Similarly, in an industry that has always had a heavily skewed male population, a 30% female population represents tremendous change to the men who have been at the table for a decade or more. However, if there were no barriers for women or people of color, wouldn’t the populations of our companies (and exec teams) be relatively representative of the overall population? Part of the problem is related to how we benchmark ourselves – usually by comparing our company to our top competitors. As long as we are doing as well or better than them, we are pretty happy with our progress but this tunnel vision can cause us to lose sight of the bigger picture. This is why you have to think bigger when looking at data like this. If 48% of survey respondents indicate their company is doing enough in terms of diversity initiatives and 70% of the company is comprised of white men, which employees think we are doing enough?

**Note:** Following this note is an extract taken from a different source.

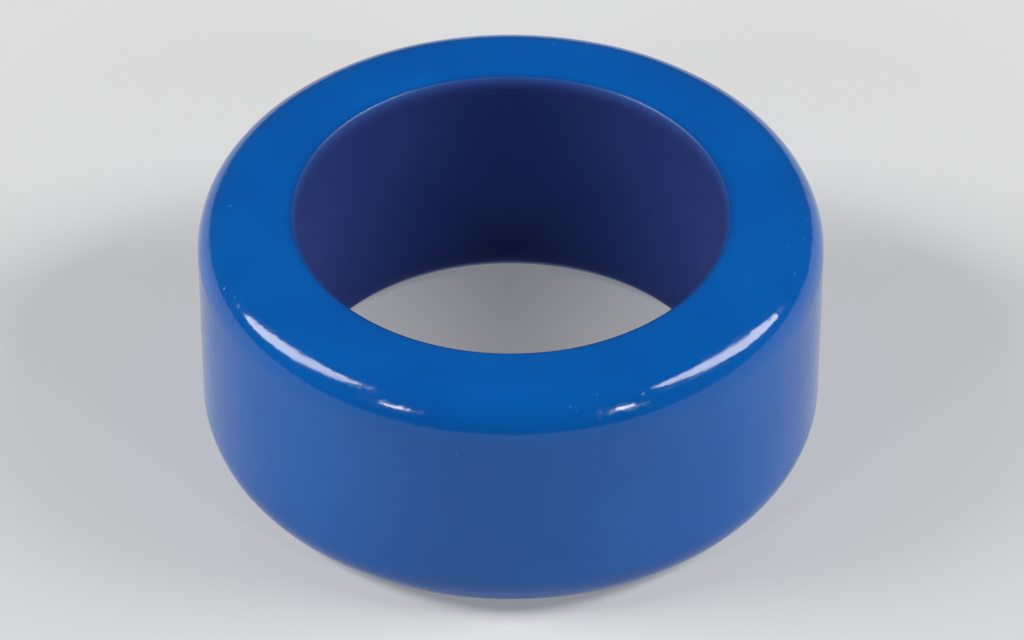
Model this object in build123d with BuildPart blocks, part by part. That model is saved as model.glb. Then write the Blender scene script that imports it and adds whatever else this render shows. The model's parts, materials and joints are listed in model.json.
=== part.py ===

Hopefully you can see how the same data can be viewed through very different lenses to yield different conclusions. This post isn’t meant to single out the tech industry as sexist and racist, but used as a case study to show how this can play out in any field. The tech industry is often viewed as socially progressive and diverse so I am hoping by framing the discussion in this way, people are able to consider different ways of viewing their own industry to consider more ways to be inclusive. We live in an imperfect world so our efforts of building diverse and inclusive workplaces will never be perfect, but let’s at least strive to stop saying our efforts are “good enough”, especially if we occupy the privileged spaces (as I do).

6 comments

  1. laurenmsantilli · ·

    As today is Equal Pay Day in the US, I found this post particularly interesting to read today! I’ve been reading up on articles about Equal Pay Day this morning, which is meant to mark the wage discrepancies that exist between men and women in the workforce. It’s particularly political this year as last week, on March 27th, President Trump pulled back on the 2014 Fair Pay and Safe Workspaces order that Obama created to protect women in the workplace. In light of that, I like that you highlighted discrepancies in diversity in the tech industry. The fact that 94% of tech workers give their workspace a passing grade is surprising to me – and makes me wonder what exactly they are comparing it to. Informative and thought provoking post!!

  2. This is a great post! I was watching PTI last week on ESPN and they had a video of UConn women’s basketball coach Geno Auriemma speaking to the issue of the lack of women coaches in women’s college basketball. He mentioned that there aren’t many women coaches because women don’t want to coach, which is completely false and he received major ridicule for it. I was surprised by his response and I think it shows a lack of understanding about diversity that extends well beyond the world of tech. That being said there are some great initiatives in the tech world, like Girls Who Code, that are trying to get minorities (women in particular) to choose a career in tech.

  3. zfarkas17 · ·

    Very interesting post. I think it is easy for people to not actively assess their company or industry to see if it is doing everything it can to promote a diverse workforce. Also a very good point about using data to show the story you want told, and how it can be manipulated.

  4. clinecapen · ·

    Great post and your point about who the survey respondents are is spot on. Most businesses have a diverse customer base so having leadership that represents that base can lead to faster and more valuable innovations to serve those customers. Corporations should ensure they have culture that will enable diversity. Flexibility for parents and care givers or even extended vacation time for employees to visit their home countries could open up the board room door to more individuals.

  5. Nice post. It does call to attention the futility of asking companies to evaluate themselves on these types of metrics.

  6. cjprall · ·

    Great post about an important topic, and something I’ve noticed even in the two tech companies I’ve spent time with. I agree with @clinecapen that diversity needs to be embedded in culture and all HR practices, but more importantly needs to apply to management and c-level roles as well.